Exercise
Could you copy every line from the material below in which "empty" appears?

* Start *

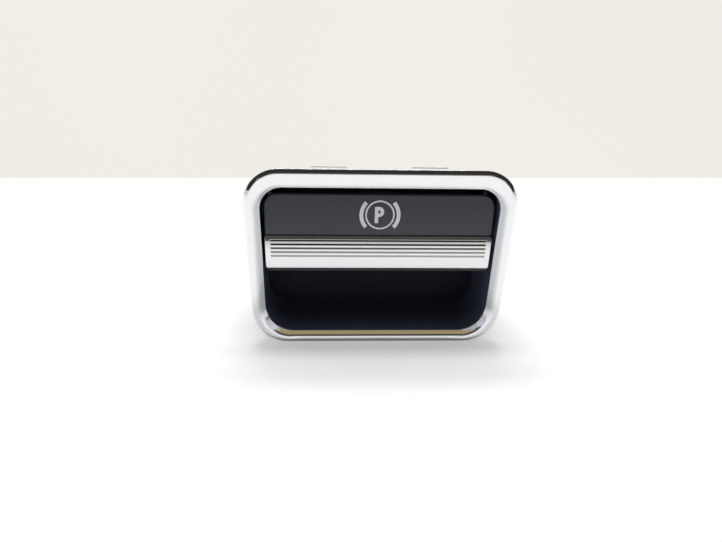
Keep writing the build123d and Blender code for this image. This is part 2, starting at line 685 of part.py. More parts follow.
def circuit_board():
    board = block((-BOARD_HALF, BOARD_HALF), (BOARD_Y, BOARD_BACK), (BOARD_BOTTOM, BOARD_TOP))
    for side in SIDES:
        board -= rod(side * BOARD_SCREW_X, BOARD_SCREW_Z, BOARD_Y, BOARD_BACK,
                     BOARD_SCREW_RADIUS + SCREW_HOLE_CLEARANCE)
    for x, z in connector_pin_places():
        board -= block((x - PIN_SIZE / 2, x + PIN_SIZE / 2), (BOARD_Y, BOARD_BACK),
                       (z - PIN_SIZE / 2, z + PIN_SIZE / 2))
    return board


def control_chip():
    """Square chip on the front of the board, left of the slider."""
    size = 5.0
    height = 1.2
    centre_x = -DRIVE_X
    return block((centre_x - size / 2, centre_x + size / 2), (BOARD_Y - height, BOARD_Y), (-size, 0))


def small_parts():
    """Row of capacitors and resistors beside the chip."""
    length = 1.6
    width = 0.8
    height = 0.6
    pitch = 2.2
    count = 6
    first = -BOARD_HALF + length
    rows = [BOARD_TOP - 2 * length, BOARD_TOP - 4 * length]
    return Compound(children=[block((first + i * pitch, first + i * pitch + width), (BOARD_Y - height, BOARD_Y),
                                    (z, z + length)) for z in rows for i in range(count)])


def symbol_lamp():
    """White lamp on the board, behind the light guide."""
    width = 2.8
    height = 3.5
    case = 1.9
    centre_z = BOARD_TOP - height / 2 - WALL / 2
    return block((-width / 2, width / 2), (BOARD_Y - case, BOARD_Y), (centre_z - height / 2, centre_z + height / 2))


def connector_pin_places():
    first_x = -(PIN_COLUMNS - 1) * PIN_PITCH / 2
    first_z = SHROUD_Z - (PIN_ROWS - 1) * PIN_PITCH / 2
    return [(first_x + i * PIN_PITCH, first_z + j * PIN_PITCH)
            for i in range(PIN_COLUMNS) for j in range(PIN_ROWS)]


def connector_pins():
    half = PIN_SIZE / 2
    start = BOARD_Y - PIN_SIZE
    end = BOARD_BACK + SHROUD_FLOOR + PIN_REACH
    return Compound(children=[block((x - half, x + half), (start, end), (z - half, z + half))
                              for x, z in connector_pin_places()])


def shroud_box(y_start, y_end, margin=0.0):
    half_width = SHROUD_WIDTH / 2 + margin
    half_height = SHROUD_HEIGHT / 2 + margin
    return block((-half_width, half_width), (y_start, y_end), (SHROUD_Z - half_height, SHROUD_Z + half_height))


def connector_shroud():
    """Socket for the car's plug, open to the rear, with the pins through its floor."""
    shroud = shroud_box(BOARD_BACK, SHROUD_BACK)
    shroud -= shroud_box(BOARD_BACK + SHROUD_FLOOR, SHROUD_BACK, -SHROUD_WALL)
    for x, z in connector_pin_places():
        shroud -= block((x - PIN_SIZE / 2, x + PIN_SIZE / 2), (BOARD_BACK, BOARD_BACK + SHROUD_FLOOR),
                        (z - PIN_SIZE / 2, z + PIN_SIZE / 2))
    return shroud


def rear_shell(inset, start, end):
    first = inset + inset_at(FRONT_DEPTH, FRONT_DRAFT)
    return loft([opening_outline(start, first + inset_at(start, REAR_DRAFT, FRONT_DEPTH)),
                 opening_outline(end, first + inset_at(end, REAR_DRAFT, FRONT_DEPTH))])


def rear_housing():
    """Rear cup that holds the board and closes the switch, with ears for the screws."""
    cup = rear_shell(-WALL, FRONT_DEPTH, REAR_BACK) & under_roof()
    for x, z in screw_places():
        cup += rod(x, z, FRONT_DEPTH, FRONT_DEPTH + SCREW_EAR, SCREW_BOSS_RADIUS)
    hollow = rear_shell(0.0, FRONT_DEPTH, REAR_BACK - WALL) & under_roof(WALL)
    head_room = SCREW_HEAD_RADIUS + SCREW_HOLE_CLEARANCE
    for x, z in screw_places():
        hollow -= rod(x, z, FRONT_DEPTH, REAR_BACK, head_room + SCREW_POCKET_WALL)
        hollow -= screw_rib(x, z, FRONT_DEPTH, REAR_BACK)
    cup -= hollow
    cup -= shroud_box(BOARD_BACK, REAR_BACK, SHROUD_GAP)
    for x, z in screw_places():
        cup -= rod(x, z, FRONT_DEPTH, FRONT_DEPTH + SCREW_EAR, SCREW_RADIUS + SCREW_HOLE_CLEARANCE)
        cup -= rod(x, z, FRONT_DEPTH + SCREW_EAR, REAR_BACK, head_room)
    for side in SIDES:
        cup += rod(side * BOARD_SCREW_X, BOARD_SCREW_Z, BOARD_BACK, REAR_BACK - WALL, BOARD_BOSS_RADIUS)
        cup -= rod(side * BOARD_SCREW_X, BOARD_SCREW_Z, BOARD_BACK, REAR_BACK - WALL, BOARD_SCREW_RADIUS)
    return cup


def cross_recess(x, z, y_start, y_end):
    half = RECESS_SIZE / 2
    thin = RECESS_WIDTH / 2
    wide = block((x - half, x + half), (y_start, y_end), (z - thin, z + thin))
    return wide + block((x - thin, x + thin), (y_start, y_end), (z - half, z + half))


def housing_screws():
    """Four screws from the rear through the ears."""
    solids = []
    seat = FRONT_DEPTH + SCREW_EAR
    for x, z in screw_places():
        screw = rod(x, z, FRONT_DEPTH - SCREW_GRIP, seat, SCREW_RADIUS)
        screw += rod(x, z, seat, seat + SCREW_HEAD, SCREW_HEAD_RADIUS)
        screw -= cross_recess(x, z, seat + SCREW_HEAD - RECESS_DEEP, seat + SCREW_HEAD)
        solids.append(screw)
    return Compound(children=solids)


def board_screws():
    """Two screws from the front through the board."""
    solids = []
    for side in SIDES:
        x = side * BOARD_SCREW_X
        z = BOARD_SCREW_Z
        screw = rod(x, z, BOARD_Y, REAR_BACK - WALL, BOARD_SCREW_RADIUS)
        screw += rod(x, z, BOARD_Y - SCREW_HEAD, BOARD_Y, SCREW_HEAD_RADIUS)
        screw -= cross_recess(x, z, BOARD_Y - SCREW_HEAD, BOARD_Y - SCREW_HEAD + RECESS_DEEP)
        solids.append(screw)
    return Compound(children=solids)


def coil_spring(x, z_low, z_high):
    """Round wire spring standing on z_low."""
    height = z_high - z_low - 2 * SPRING_SEAT_GAP - 2 * SPRING_WIRE
    path = Helix(pitch=height / SPRING_TURNS, height=height, radius=SPRING_RADIUS)
    start = path @ 0
    section = Plane(origin=start, z_dir=path % 0) * Circle(SPRING_WIRE)
    spring = sweep(section, path=path, is_frenet=True)
    return Pos(x, SPRING_Y, z_low + SPRING_SEAT_GAP + SPRING_WIRE) * spring


def upper_springs():
    return Compound(children=[coil_spring(side * SPRING_X, BAR_TOP, UPPER_SEAT_Z) for side in SIDES])


def lower_springs():
    return Compound(children=[coil_spring(side * SPRING_X, SHELF_TOP, BAR_BOTTOM) for side in SIDES])


def stop_pad(x, z_low, z_high):
    half = PAD_SIZE / 2
    return block((x - half, x + half), (SPRING_Y - half, SPRING_Y + half), (z_low, z_high))


def push_stop_pads():
    """Rubber pads under the roof that end the push."""
    low = push_pad_z()
    return Compound(children=[stop_pad(side * PAD_X, low, low + PAD_THICKNESS) for side in SIDES])


def pull_stop_pads():
    """Rubber pads on the shelf that end the pull."""
    return Compound(children=[stop_pad(side * PAD_X, SHELF_TOP, pull_pad_z()) for side in SIDES])


def retaining_clip(side):
    """Spring steel clip on the roof that snaps behind the panel."""
    steel = CLIP_STEEL
    foot_end = CLIP_FOOT_Y + CLIP_FOOT_LENGTH
    front_y = PANEL_THICKNESS + steel
    front_z = roof_z(front_y) + FIT
    outline = [(front_y, front_z), (CLIP_CREST_Y, CLIP_CREST_Z), (CLIP_FOOT_Y, roof_z(CLIP_FOOT_Y) + steel),
               (foot_end, roof_z(foot_end) + steel), (foot_end, roof_z(foot_end)),
               (CLIP_FOOT_Y, roof_z(CLIP_FOOT_Y)), (CLIP_CREST_Y, CLIP_CREST_Z - steel), (front_y + steel, front_z)]
    half = CLIP_WIDTH / 2
    clip = side_profile(outline, side * CLIP_X - half, side * CLIP_X + half)
    return clip - clip_post(side * CLIP_X)


nodes = {
    "bezel_frame": bezel_frame(),
    "front_housing": front_housing(),
    "handle_cap": handle_cap(),
    "brake_symbol": brake_symbol(),
    "pull_strip": pull_strip(),
    "handle_carrier": handle_carrier(),
    "light_guide": light_guide(),
    "hinge_pins": hinge_pins(),
    "hinge_bush_left": hinge_bush(-1),
    "hinge_bush_right": hinge_bush(1),
    "contact_slider": contact_slider(),
    "slider_guide": slider_guide(),
    "slider_contacts": slider_contacts(),
    "wiper_tracks": wiper_tracks(),
    "circuit_board": circuit_board(),
    "control_chip": control_chip(),
    "small_parts": small_parts(),
    "symbol_lamp": symbol_lamp(),
    "connector_shroud": connector_shroud(),
    "connector_pins": connector_pins(),
    "rear_housing": rear_housing(),
    "housing_screws": housing_screws(),
    "board_screws": board_screws(),
    "upper_springs": upper_springs(),
    "lower_springs": lower_springs(),
    "push_stop_pads": push_stop_pads(),
    "pull_stop_pads": pull_stop_pads(),
    "retaining_clip_left": retaining_clip(-1),
    "retaining_clip_right": retaining_clip(1),
}

os.makedirs("parts", exist_ok=True)
for name, shape in nodes.items():
    export_step(shape, f"parts/{name}.step")
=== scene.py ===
import math

import bpy
import numpy as np
from mathutils import Matrix, Vector


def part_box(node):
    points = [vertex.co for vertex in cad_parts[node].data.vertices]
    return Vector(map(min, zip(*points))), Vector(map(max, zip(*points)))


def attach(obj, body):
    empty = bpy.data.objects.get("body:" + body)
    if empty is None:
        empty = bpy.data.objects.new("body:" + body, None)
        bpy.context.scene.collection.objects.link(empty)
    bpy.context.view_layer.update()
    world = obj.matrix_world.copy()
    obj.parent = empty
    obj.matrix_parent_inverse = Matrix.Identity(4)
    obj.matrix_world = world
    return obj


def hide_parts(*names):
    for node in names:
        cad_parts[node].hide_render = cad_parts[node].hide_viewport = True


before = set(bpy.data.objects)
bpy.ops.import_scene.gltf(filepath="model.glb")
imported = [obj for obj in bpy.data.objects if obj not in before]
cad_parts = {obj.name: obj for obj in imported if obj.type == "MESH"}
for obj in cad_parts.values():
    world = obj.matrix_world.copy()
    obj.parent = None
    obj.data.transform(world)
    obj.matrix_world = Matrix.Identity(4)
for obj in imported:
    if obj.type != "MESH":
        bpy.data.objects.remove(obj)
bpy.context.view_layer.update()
MM = 0.001

# The view
# The switch stands on its lower bezel edge and two hooks, seen from 21 degrees above level and a little
# from its left, with the camera rolled by two degrees. A slim telephoto angle keeps the bezel's sides even.
PHOTO_WIDTH = 722
PHOTO_HEIGHT = 542
VIEW_ELEVATION = math.radians(21.0)
VIEW_YAW = math.radians(6.0)
VIEW_ROLL = math.radians(2.3)
VIEW_DISTANCE = 300 * MM
PIXELS_PER_METRE = 4.18 / MM
TARGET_PIXEL = (379.5, 255.0)
TARGET_POINT = np.array([0.0, -2.4 * MM, 0.0])
SENSOR_WIDTH = 36.0
NEAREST_SEEN = 10 * MM
FARTHEST_SEEN = 20.0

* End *

Result of the task
    empty = bpy.data.objects.get("body:" + body)
    if empty is None:
        empty = bpy.data.objects.new("body:" + body, None)
        bpy.context.scene.collection.objects.link(empty)
    obj.parent = empty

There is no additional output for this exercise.